Fun versus boredom is too binary but it helps frame things: what is a hobby for many is a job for a few and that changes plenty. Travel may broaden the mind but visiting the same out-of-season seaside resort every winter for a training camp feels limiting and repetitive, change teams and you might still end up back in Calpe, only in a different hotel. The mountains look great on Instagram but winching yourself up the same endless climb on Mount Teide or the Sierra Nevada for the umpteenth time isn’t as glamorous. Who else spends three weeks living in the same hotel in Flanders? (Judging by the occupancy rates in March and April, not many).
It can be great to ride past hordes of roaring fans. Just as sports teams get a home advantage, the crowd helps boost many cyclists. But it’s not all one way. Who are these people lounging beside the road with their baguettes and beer? Do they enjoy a steady job in a factory where the biggest risk is deciding whether to have dessert in the cafeteria, as opposed to hurling themselves down a mountain or rubbing shoulders at 60km/h to get into a corner first? Are they office workers who sit on ergonomic chairs inside air-conditioned buildings all day? While many in the crowd might long to be part of the race, part of the race might also fancy an idle day in folding chair.
There are differences today compared to a previous generation of riders. There’s an all-encompassing aspect, a non-stop 24-7 surveillance side that the public don’t notice. Athletes log their Whereabouts for the WADA anti-doping controls, it’s only a few clicks but it’s an added stress and involves sharing data many would feel uncomfortable doing. Sure, every aspiring junior or U23 would sign up but in time it’ll go from nice-problem-to-have to problem. If it helps, imagine if you had to tell your employer where you’ll be on holiday, who you will spend Christmas with and if you make two clerical errors your career could be in the balance.
The sport has professionalised a lot this century and this is generally great. Contracts are longer, there’s a minimum wage, riders get health insurance, there’s the Extreme Weather Protocol and more. But all this is making it even more like a workplace rather than a sports arena. As team budgets and rider wages have soared, riders are increasingly micro-managed: they’re prize assets and can’t be risked. The flipside of the huge increase in salaries is responsibility and duty and sometimes this trips into pressure and burdens.
Management techniques have arrived, it’s Taylorism with everything being measured. Training used to be something done in private, a long ride with some efforts along the way and hopefully you showed up fit for a race. Now riders are monitored daily, every ride is recorded and uploaded to a team server so it can analysed by coaching staff and rated by management. A sensible coach-athlete relationship will know that riders can’t meet every training goal but the rider who could skip the last set of hill reps without anybody knowing and show up fresh to race is now the rider who feels like they still have to finish the tasks even if they’re not feeling it because their managers will notice.
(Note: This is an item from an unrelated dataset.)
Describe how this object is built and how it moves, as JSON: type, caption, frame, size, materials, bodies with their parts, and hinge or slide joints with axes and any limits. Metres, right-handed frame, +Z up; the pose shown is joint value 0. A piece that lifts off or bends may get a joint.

There’s an asymmetry to the data gathering too as there are many measures of work like watts, heart rate, time, speed, distance and more but attempts to measure fatigue are still primitive and imprecise.
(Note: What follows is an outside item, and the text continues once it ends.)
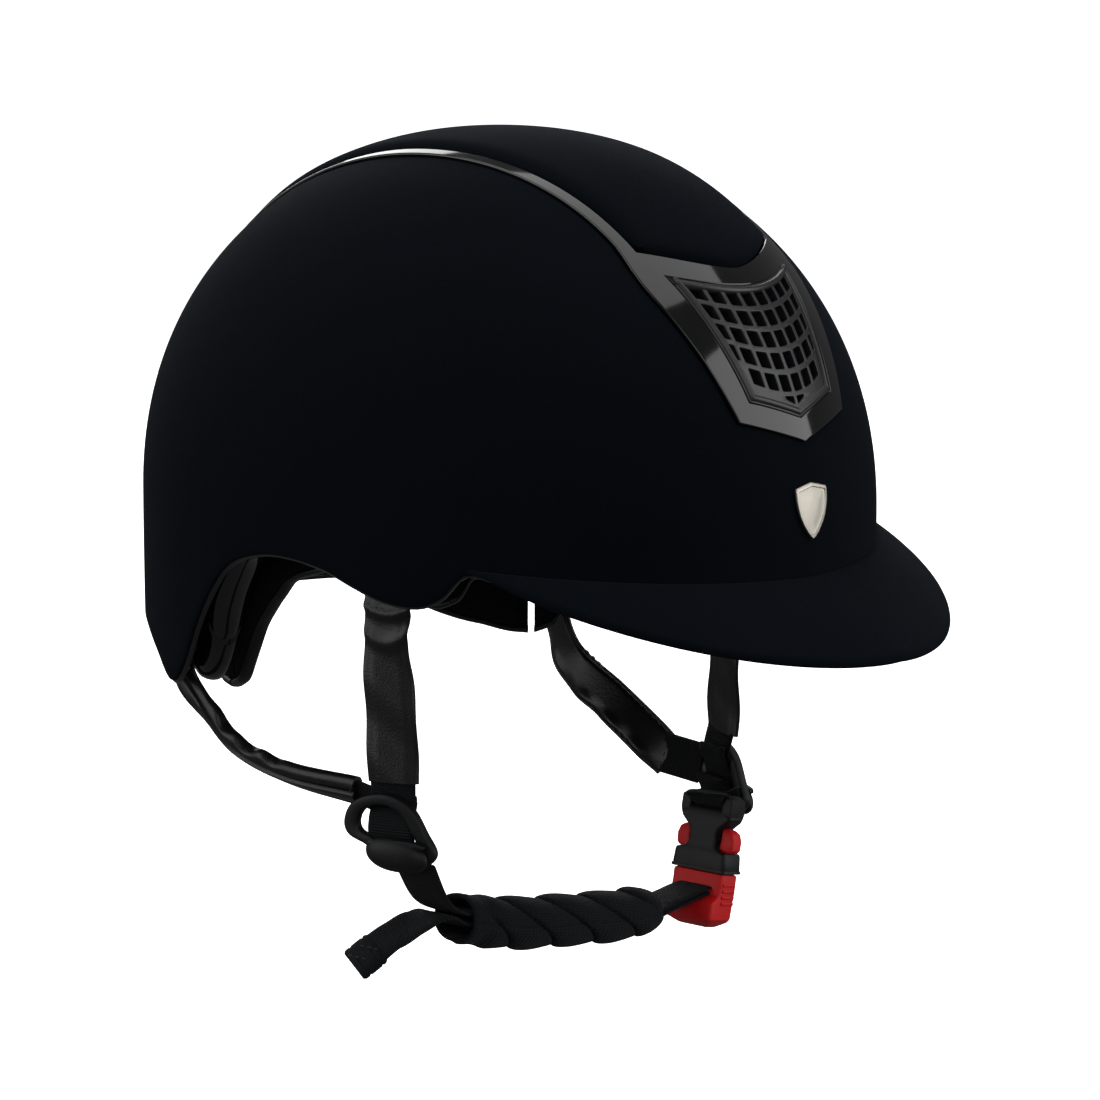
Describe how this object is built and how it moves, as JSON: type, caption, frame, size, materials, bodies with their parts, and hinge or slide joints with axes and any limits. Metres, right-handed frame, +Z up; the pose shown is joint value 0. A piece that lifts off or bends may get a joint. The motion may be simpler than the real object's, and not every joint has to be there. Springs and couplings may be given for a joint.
{
  "type": "equestrian riding helmet",
  "caption": "Riding helmet with a suede-look shell and peak, gloss vent frame with grilles, padded liner, and a Y-strap chin harness with a side-release buckle.",
  "frame": {"origin": "middle of the flat underside of the crown pad, where the wearer's head meets it", "axes": "front of the helmet (peak) faces -Y, the wearer's left is +X, +Z is up"},
  "size_m": [0.216, 0.3021, 0.2728],
  "materials": {
    "suede": "matte suede-look microfibre",
    "gloss_black": "high gloss",
    "grille_grey": "satin",
    "badge_metal": "polished",
    "liner_foam": "moulded bead foam",
    "lining": "knitted lining over soft foam",
    "leatherette": "smooth satin leatherette",
    "webbing": "ribbed woven webbing",
    "harness_plastic": "satin moulded",
    "red_plastic": "satin moulded",
    "steel": "brushed",
    "pad_mesh": "spacer mesh over soft foam"
  },
  "bodies": {
    "root": {"outer_shell": "suede", "crown_panel": "suede", "peak": "suede", "trim_frame": "gloss_black", "liner_edge_band": "gloss_black", "front_grille": "grille_grey", "rear_grille": "grille_grey", "badge": "badge_metal", "impact_liner": "liner_foam", "crown_pad": "lining", "brow_pad": "lining", "side_pad_left": "lining", "side_pad_right": "lining", "nape_pad": "lining", "front_strap_left": "leatherette", "front_strap_right": "leatherette", "rear_strap_left": "leatherette", "rear_strap_right": "leatherette", "front_webbing_left": "webbing", "front_webbing_right": "webbing", "rear_webbing_left": "webbing", "rear_webbing_right": "webbing", "divider_left": "harness_plastic", "divider_right": "harness_plastic", "cam_pin_left": "steel", "cam_pin_right": "steel", "strap_rivet_front_left": "steel", "strap_rivet_front_right": "steel", "strap_rivet_rear_left": "steel", "strap_rivet_rear_right": "steel", "buckle_webbing": "webbing", "buckle_female": "harness_plastic"},
    "chin_strap": {"chin_webbing_right": "webbing", "chin_pad": "pad_mesh", "webbing_tail": "webbing", "tail_fold": "webbing", "chin_webbing_left": "webbing", "buckle_male": "red_plastic"},
    "cam_left": {"divider_cam_left": "harness_plastic"},
    "cam_right": {"divider_cam_right": "harness_plastic"},
    "arm_front": {"release_arm_front": "red_plastic"},
    "arm_rear": {"release_arm_rear": "red_plastic"}
  },
  "joints": [
    {"name": "chin_strap_swing", "type": "hinge", "parent": "root", "child": "chin_strap", "pos_m": [-0.08076, -0.03133, -0.1968], "axis": [0, 1, 0], "range_deg": [0, 80], "deforming": ["release_arm_front", "release_arm_rear"]},
    {"name": "cam_flip_left", "type": "hinge", "parent": "root", "child": "cam_left", "pos_m": [0.088, -0.02536, -0.1955], "axis": [-0.2756, -0.9613, 0], "range_deg": [0, 60]},
    {"name": "cam_flip_right", "type": "hinge", "parent": "root", "child": "cam_right", "pos_m": [-0.0845, -0.03136, -0.1875], "axis": [-0.2756, 0.9613, 0], "range_deg": [0, 60]},
    {"name": "arm_flex_front", "type": "hinge", "parent": "chin_strap", "child": "arm_front", "pos_m": [0.0685, -0.0362, -0.2215], "axis": [-0.9842, 0, 0.1771], "range_deg": [0, 8], "stiffness_Nm_per_rad": 0.02},
    {"name": "arm_flex_rear", "type": "hinge", "parent": "chin_strap", "child": "arm_rear", "pos_m": [0.0685, -0.0218, -0.2215], "axis": [0.9842, 0, -0.1771], "range_deg": [0, 8]}
  ],
  "couplings": [
    {"joint": "arm_flex_rear", "follows": "arm_flex_front", "ratio": 1}
  ]
}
Then there’s diet, in a sport where Watts per Kilo is a defining measure, body weight can be both the denominator and the dominator. This adds to the constant pressure, where as most workers go home in the evening and can eat what they like, an athlete cannot. Only a few years ago it was acceptable to show up overweight for the early season races and the Tour Down Under was part training camp, part shiraz tasting event. Now the early season events are much more intense. Each new generation seems to say this but they’re each right, the direction of travel is one way. Plus the season is longer too.
There are hundreds of pros, so hundreds of individual approaches. Cases like Tom Dumoulin taking a break make the headlines, as did Thibaut Pinot airing his frustrations the other day, but there are many more lower down the ranks who give up. Emilien Viennet, Campbell Flakemore and Marc Fournier quit in recent years for different reasons despite a promising career, they weren’t pushed out. Daan Olivier gave up, but had a come back and then stopped again. Lennard Kämna asked Sunweb for a career break. In part it’s normal, some who become carpenters, pilots or whatever find it’s not for them; and people in any role can suffer from depression. But sports is an interesting angle as what starts as a hobby, becomes a passion then turns into a job with the inevitable responsibilities. But this has long been so, what seems to be changing is the intensity of the sport: the season is longer and riders are tracked and measured like never before. So enjoy your bike ride this weekend, especially if nobody is paying you to go out.